L’economia russa è ormai una gigantesca macchina da guerra, e The Politico racconta di una immensa rete di reclutatori che si arricchiscono fornendo al fronte almeno 30 uomini al mese. Le strade russe sono piene di manifesti che promettono decine di migliaia di rubli a chi si arruola in Ucraina, con una base di circa 5 mila euro promessa da Putin, e il resto a carico delle regioni russe che, fino a qualche mese fa, avevano fatto a gara a chi inviava in Donbas più uomini, spendendo per il reclutamento più che per la sanità o la scuola. Ma perfino regioni relativamente ricche come il Bashkortostan – uno dei principali contributori di soldati – hanno dimezzato dal 1 dicembre i pagamenti, dopo aver praticato un altro taglio già a luglio, portando i premi da 15 a 5 mila euro circa.
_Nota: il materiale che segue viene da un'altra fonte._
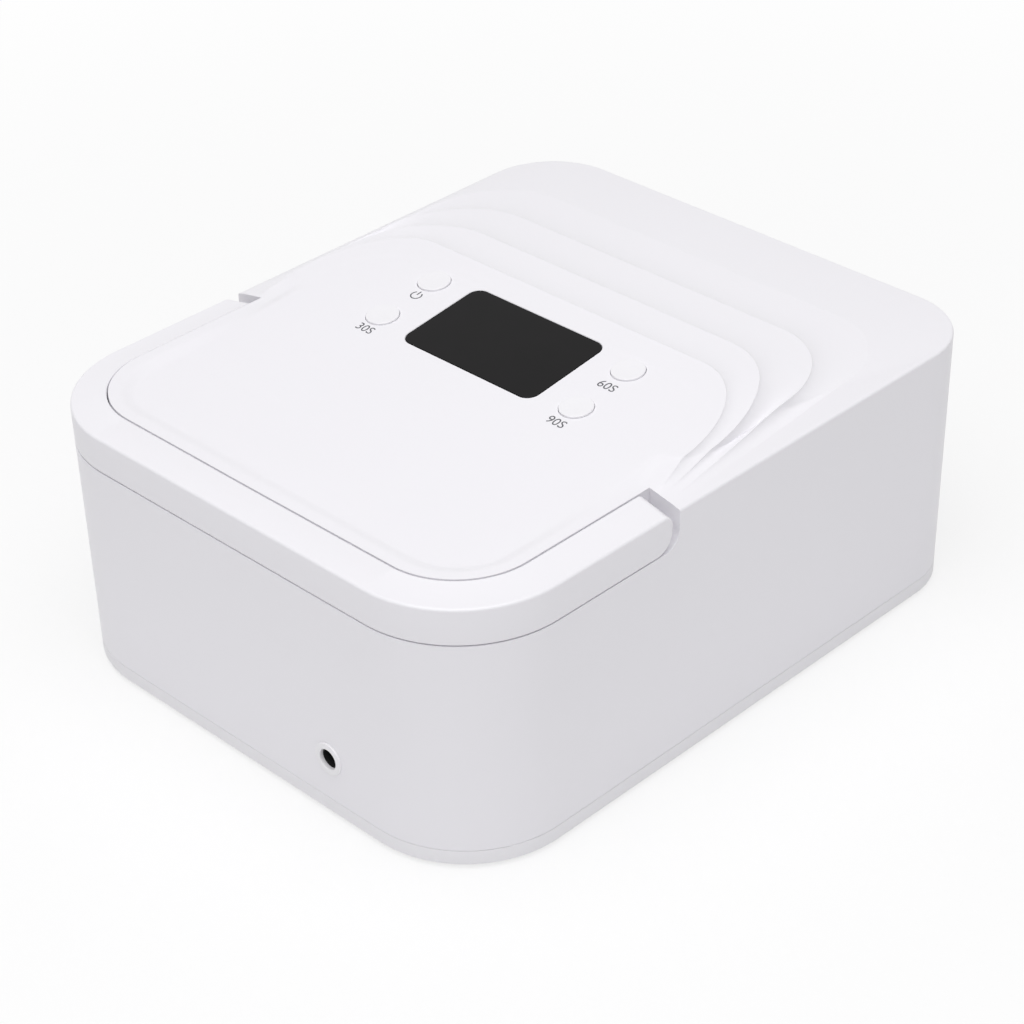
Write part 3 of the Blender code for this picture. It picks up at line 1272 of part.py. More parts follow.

Somme che possono comunque cambiare la vita a molti abitanti della provincia russa, incluse le «vedove nere», donne senza scrupoli che sposano con l’inganno uomini soli e/o disagiati – alcolizzati, disoccupati, appena usciti di prigione oppure banalmente indebitati – per poi spingerli a firmare un contratto con l’esercito e incassare il premio per la loro morte in trincea. Alcuni blogger militaristi hanno pubblicato di recente dei filmati da un centro reclutamento, pieno di personaggi che fanno chiaramente fatica a capire dove si trovano, ma che gli ufficiali arruolano comunque, per raggiungere i numeri richiesti da Mosca, incuranti del fatto che quasi sicuramente non sopravviveranno per più di qualche giorno. Per le «vedove nere», valgono però più da morti che da vivi, e sono ormai decine i casi di famiglie che vedono il bonus per l’uccisione del soldato sparire assieme a una donna che nessuno di loro aveva mai conosciuto. Ieri il deputato Leonid Slutsky ha proposto di punire le truffatrici con 10 anni di carcere, mentre altri membri della Duma vorrebbero istituire come condizione per ricevere il risarcimento un certificato di matrimonio risalente ad almeno un anno prima».